Compare these codes below
Even in simplest case, Group can make the below code cleaner
@asyncio.coroutine
def f1():
yield from asyncio.sleep(1.0)
tasks = [asyncio.async(f1()) for _ in range(10)]
asyncio.get_event_loop().run_until_complete(asyncio.wait(tasks))
from aioutils import Group
g = Group()
for _ in range(10):
g.spawn(f1())
g.join()
When you have multiple levels of loops, each depends on some blocking data, your situation is worse in raw asyncio
def f1():
time.sleep(0.1)
return random.random()
def f2(v1):
time.sleep(0.1)
return random.random()
for _ in range(10):
v1 = f1()
for _ in range(10):
f2(v1)
Now we need to wait f1
10 times, plus f2
100 times, it takes 11 seconds to finish.
But the optimal time for this problem is only 0.2 seconds, that is
- let all
f1
s runs and return, 0.1 seconds, - then let all
f2
s run and return, another 0.1 seconds.
Let's try to write them in aysncio.
@asyncio.coroutine
def f1():
yield from asyncio.sleep(0.1)
return random.random()
@asyncio.coroutine
def f2(v1):
yield from asyncio.sleep(0.1)
return random.random() + v1
tasks = []
@asyncio.coroutine
def inner_task(v1):
for _ in range(10):
yield from f2(v1)
for _ in range(10):
tasks.append(asyncio.async(inner_task))
asyncio.get_event_loop().run_until_complete(asyncio.wait(tasks))

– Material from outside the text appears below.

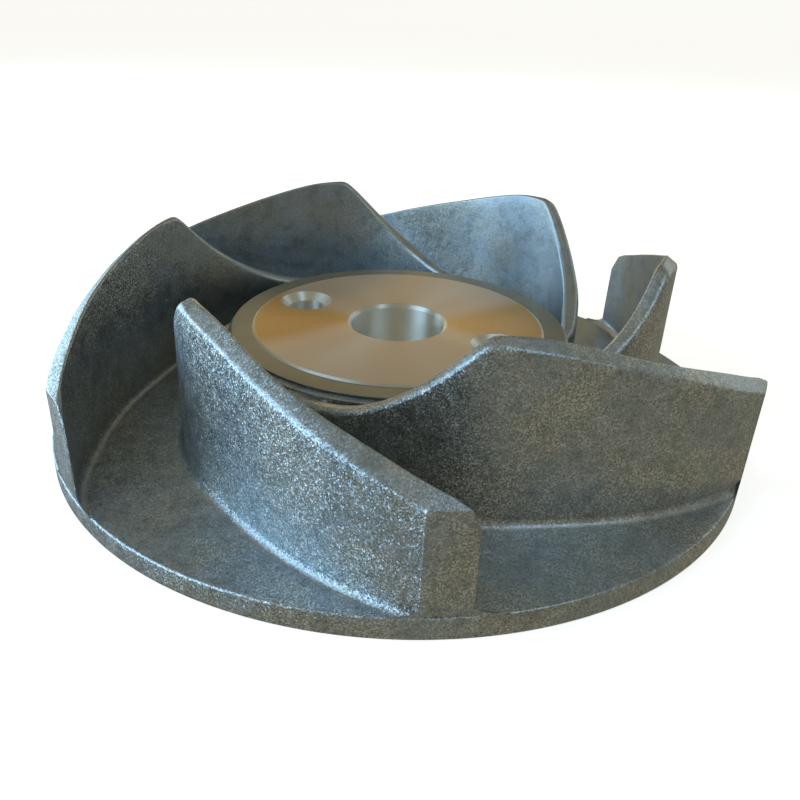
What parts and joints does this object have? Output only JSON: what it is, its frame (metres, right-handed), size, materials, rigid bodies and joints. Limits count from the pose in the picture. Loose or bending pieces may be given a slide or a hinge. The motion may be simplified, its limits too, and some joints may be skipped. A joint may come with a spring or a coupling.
{
  "type": "water pump impeller",
  "caption": "Semi-open radial water pump impeller: one casting with tall swept-back vanes on a round back disc, and a machined hub with a shaft bore and tapped puller holes.",
  "frame": {"origin": "on the shaft axis, on the plane of the flat back of the disc", "axes": "+Z along the shaft axis towards the eye side; the outer end of one vane lies between the -Y and +X axes"},
  "size_m": [0.117, 0.117, 0.0327],
  "materials": {
    "casting": "as-cast grey metal with a fine grain, machined on the hub face, the bore and the countersinks"
  },
  "bodies": {
    "root": {"impeller_casting": "casting"}
  },
  "joints": []
}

But this only parallels on the first loop, not the seconds one.
We need to create two levels of tasks, level1 tasks just runs and generates level2 tasks, then we wait on all level2 tasks.
level1 = []
level2 = []
@asyncio.coroutine
def inner_task(v1):
for _ in range(10)
level2.append(asyncio.async(f2(v1)))
for _ in range(10):
level1.append(asyncio.async(inner_task))
loop = asyncio.get_event_loop()
loop.run_until_complete(asyncio.wait(level1))
loop.run_until_complete(asyncio.wait(level2))
We must keep two levels of tasks, otherwise asyncio.wait
will panic when you try to add new async tasks when level1 tasks got resolved.
This implementation is not only ugly, and also hard to manage, what if you have 3, 4, or unknown level of tasks?
g = Group()
@asyncio.coroutine
def inner_task(v1):
for _ in range(10)
g.spawn(f2(v1))
for _ in range(10):
g.spawn(inner_task(v1))
g.join()
Which is (I think) easier to understand and use.